Sunday, July 18, 2021

DESIGNED TO FAIL

Notice how the Hubble space telescope seems to be all correct and focused now? Isn't it interesting that it required 5 'maintenance' missions to fix it/keep it working back when the NASA space shuttle was a thing.

3 comments:

Anonymous said...

I am no fan of NASA, because I have worked with them. But - HST was not designed to fail, it was designed like an earth observatory where new instruments could be installed at a later time. Most of those "maintenance" missions provided different/improved instruments as well as fixes/modernization (and some of the updates mitigated the performance issues caused by the incorrectly shaped primary mirror). 31 years in Low Earth Orbit is a long time. LEO is a tough environment. In a sense, HST has 15 "days" per 24 hours (over 170k cycles to date), where the HST day is a sun/hot to dark/cold cycle. A fair amount of radiation, and atomic oxygen attacking exposed polymers.
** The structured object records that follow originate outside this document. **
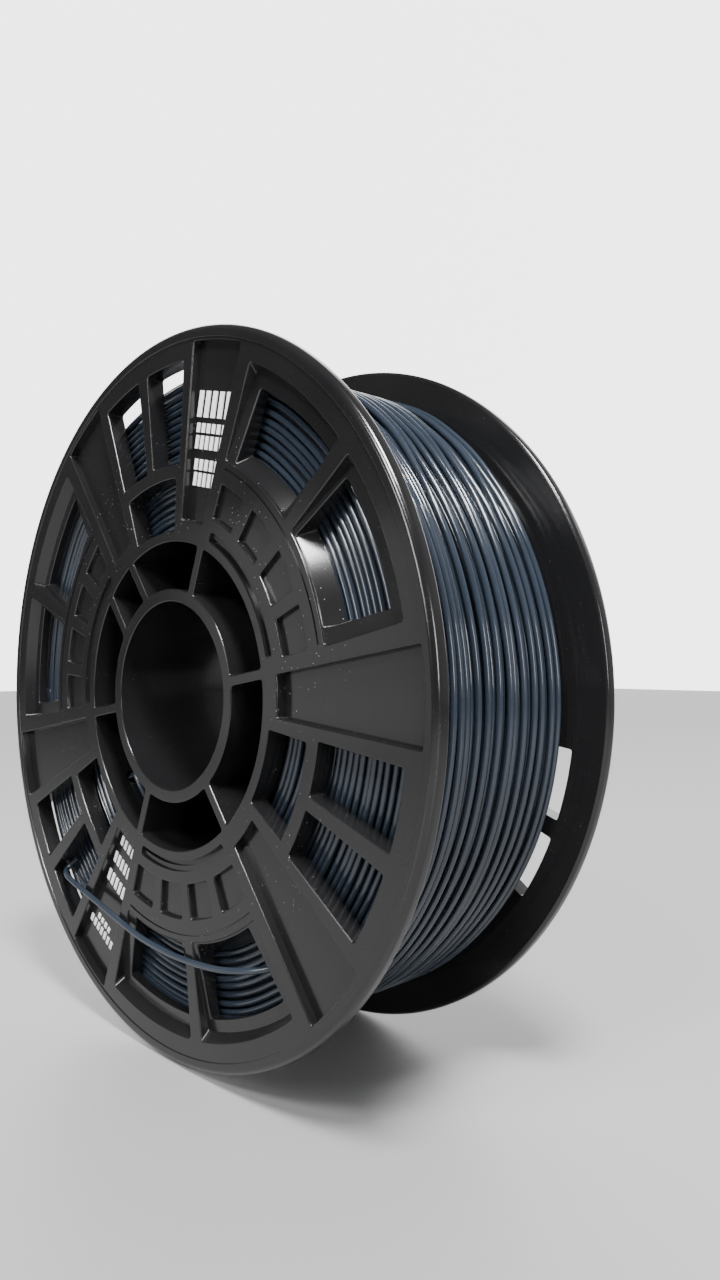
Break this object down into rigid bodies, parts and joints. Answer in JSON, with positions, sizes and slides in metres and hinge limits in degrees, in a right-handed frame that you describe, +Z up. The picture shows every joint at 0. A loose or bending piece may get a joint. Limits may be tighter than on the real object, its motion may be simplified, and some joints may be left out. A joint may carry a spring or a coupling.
{
  "type": "filament spool",
  "caption": "Wound spool of plastic filament: two windowed flanges on a ribbed hollow hub, with the strand's tail laced through one flange.",
  "frame": {"origin": "middle of the bore, halfway between the two rims", "axes": "+Y along the bore from the laced front flange to the rear flange, +Z up as the spool stands on its rims, +X to the right seen from the front"},
  "size_m": [0.2, 0.0676, 0.2],
  "materials": {
    "spool_plastic": "black injection-moulded plastic, satin with fine handling scratches",
    "filament": "slate blue-grey extruded strand, smooth with a satin shine",
    "print_ink": "flat white pad-printed ink"
  },
  "bodies": {
    "root": {"front_flange": "spool_plastic", "front_drum": "spool_plastic", "front_bore_tube": "spool_plastic", "front_hub_ribs": "spool_plastic", "rear_flange": "spool_plastic", "rear_drum": "spool_plastic", "rear_bore_tube": "spool_plastic", "rear_hub_ribs": "spool_plastic", "filament_winding": "filament", "filament_outer_layer": "filament", "filament_tail": "filament", "filament_start": "filament", "front_print_marks": "print_ink"}
  },
  "joints": []
}
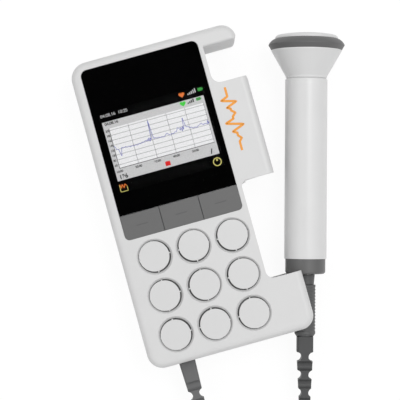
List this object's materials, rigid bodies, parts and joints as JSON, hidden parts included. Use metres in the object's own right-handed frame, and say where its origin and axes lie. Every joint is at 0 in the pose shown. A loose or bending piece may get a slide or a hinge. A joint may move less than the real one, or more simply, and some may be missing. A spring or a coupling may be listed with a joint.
{
  "type": "fetal doppler monitor",
  "caption": "Handheld fetal doppler: flat unit with screen and round keys, side dock for its probe, and a cylindrical ultrasound probe on a curly lead.",
  "frame": {"origin": "centre of the unit's back face, which lies on the table", "axes": "+X to the unit's right, +Y towards its top end, +Z out of its front face"},
  "size_m": [0.1376, 0.2994, 0.0342],
  "materials": {
    "white_plastic": "fine satin moulding",
    "grey_plastic": "fine satin moulding",
    "grey_rubber": "soft matte overmoulding",
    "cable_jacket": "soft matte jacket",
    "black_glass": "gloss",
    "sheet_steel": "plain rolled sheet",
    "clear_plastic": "polished",
    "screen_glass": "polished",
    "silicone": "matte",
    "circuit_board": "solder resist",
    "black_plastic": "matte",
    "cell_jacket": "printed film",
    "ceramic_crystal": "fired ceramic with silvered faces"
  },
  "bodies": {
    "unit": {"front_cover": "white_plastic", "rear_cover": "white_plastic", "display_window": "black_glass", "screen_frame": "sheet_steel", "screen_light_guide": "clear_plastic", "screen_panel": "screen_glass", "keypad_mat": "silicone", "main_board": "circuit_board", "board_chips": "black_plastic", "board_shield": "sheet_steel", "speaker_gasket": "silicone", "speaker_basket": "black_plastic", "speaker_cone": "black_plastic", "speaker_magnet": "sheet_steel", "battery_1": "cell_jacket", "battery_2": "cell_jacket", "contact_plates": "sheet_steel", "contact_springs": "sheet_steel", "case_screws": "sheet_steel", "headphone_jack": "grey_plastic", "lead_header": "black_plastic", "unit_strain_relief": "grey_rubber", "lead_unit_tail": "cable_jacket", "lead_curl": "cable_jacket", "lead_plug_tail": "cable_jacket", "plug_nose": "grey_rubber", "plug_barrel": "sheet_steel", "plug_grip": "grey_rubber", "plug_strain_relief": "grey_rubber"},
    "key_1_body": {"key_1": "white_plastic"},
    "key_2_body": {"key_2": "white_plastic"},
    "key_3_body": {"key_3": "white_plastic"},
    "key_4_body": {"key_4": "white_plastic"},
    "key_5_body": {"key_5": "white_plastic"},
    "key_6_body": {"key_6": "white_plastic"},
    "key_7_body": {"key_7": "white_plastic"},
    "key_8_body": {"key_8": "white_plastic"},
    "key_9_body": {"key_9": "white_plastic"},
    "soft_key_left_body": {"soft_key_left": "grey_plastic"},
    "soft_key_middle_body": {"soft_key_middle": "grey_plastic"},
    "soft_key_right_body": {"soft_key_right": "grey_plastic"},
    "battery_cover_body": {"battery_cover": "white_plastic"},
    "probe": {"probe_face": "white_plastic", "probe_collar": "grey_rubber", "probe_head": "white_plastic", "probe_handle": "white_plastic", "probe_cap": "grey_plastic", "cap_seal": "silicone", "probe_socket": "grey_plastic", "probe_board": "circuit_board", "probe_screen_tube": "sheet_steel", "crystal_carrier": "black_plastic", "crystals": "ceramic_crystal", "crystal_backing": "silicone"}
  },
  "joints": [
    {"name": "key_1_press", "type": "slide", "parent": "unit", "child": "key_1_body", "axis": [0, 0, -1], "range_m": [0, 0.0006], "stiffness_N_per_m": 1500, "springref_m": -0.0004},
    {"name": "key_2_press", "type": "slide", "parent": "unit", "child": "key_2_body", "axis": [0, 0, -1], "range_m": [0, 0.0006], "stiffness_N_per_m": 1500, "springref_m": -0.0004},
    {"name": "key_3_press", "type": "slide", "parent": "unit", "child": "key_3_body", "axis": [0, 0, -1], "range_m": [0, 0.0006], "stiffness_N_per_m": 1500, "springref_m": -0.0004},
    {"name": "key_4_press", "type": "slide", "parent": "unit", "child": "key_4_body", "axis": [0, 0, -1], "range_m": [0, 0.0006], "stiffness_N_per_m": 1500, "springref_m": -0.0004},
    {"name": "key_5_press", "type": "slide", "parent": "unit", "child": "key_5_body", "axis": [0, 0, -1], "range_m": [0, 0.0006], "stiffness_N_per_m": 1500, "springref_m": -0.0004},
    {"name": "key_6_press", "type": "slide", "parent": "unit", "child": "key_6_body", "axis": [0, 0, -1], "range_m": [0, 0.0006], "stiffness_N_per_m": 1500, "springref_m": -0.0004},
    {"name": "key_7_press", "type": "slide", "parent": "unit", "child": "key_7_body", "axis": [0, 0, -1], "range_m": [0, 0.0006], "stiffness_N_per_m": 1500, "springref_m": -0.0004},
    {"name": "key_8_press", "type": "slide", "parent": "unit", "child": "key_8_body", "axis": [0, 0, -1], "range_m": [0, 0.0006], "stiffness_N_per_m": 1500, "springref_m": -0.0004},
    {"name": "key_9_press", "type": "slide", "parent": "unit", "child": "key_9_body", "axis": [0, 0, -1], "range_m": [0, 0.0006], "stiffness_N_per_m": 1500, "springref_m": -0.0004},
    {"name": "soft_key_left_press", "type": "slide", "parent": "unit", "child": "soft_key_left_body", "axis": [0, 0, -1], "range_m": [0, 0.0006], "stiffness_N_per_m": 1500, "springref_m": -0.0004},
    {"name": "soft_key_middle_press", "type": "slide", "parent": "unit", "child": "soft_key_middle_body", "axis": [0, 0, -1], "range_m": [0, 0.0006], "stiffness_N_per_m": 1500, "springref_m": -0.0004},
    {"name": "soft_key_right_press", "type": "slide", "parent": "unit", "child": "soft_key_right_body", "axis": [0, 0, -1], "range_m": [0, 0.0006], "stiffness_N_per_m": 1500, "springref_m": -0.0004},
    {"name": "battery_cover_slide", "type": "slide", "parent": "unit", "child": "battery_cover_body", "axis": [0, -1, 0], "range_m": [0, 0.012]},
    {"name": "probe_unplug", "type": "slide", "parent": "unit", "child": "probe", "axis": [0.2733, 0.9614, 0.0308], "range_m": [0, 0.025]}
  ]
}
It has been over 12 years since the last repair mission. Most LEO spacecraft last less than 10 years, and usually have degraded capabilities due to the environment. With the exception of software maintenance, the HST cannot have regular maintenance like almost all other complex machines.

Art

HMS Defiant said...

I freely grant you the designers, builders of that thing in LEO were/are genius. My tiny quibble was with the number of 'repairs' upgrades it still needed back when NASA was still involved in space flight and had, every year, to go to Congress for the do to for the dollars to fund them all. I worked at SPAWAR for long enough and it was all about ensuring the funding for 'scientists' to maintain work on 'projects' that would take your 7th grader about 40 minutes to do.

Anonymous said...

Exactly, based on my first hand experiences. This is why I am not a fan of NASA (or much of the bloated bureaucracies that are Govt organizations).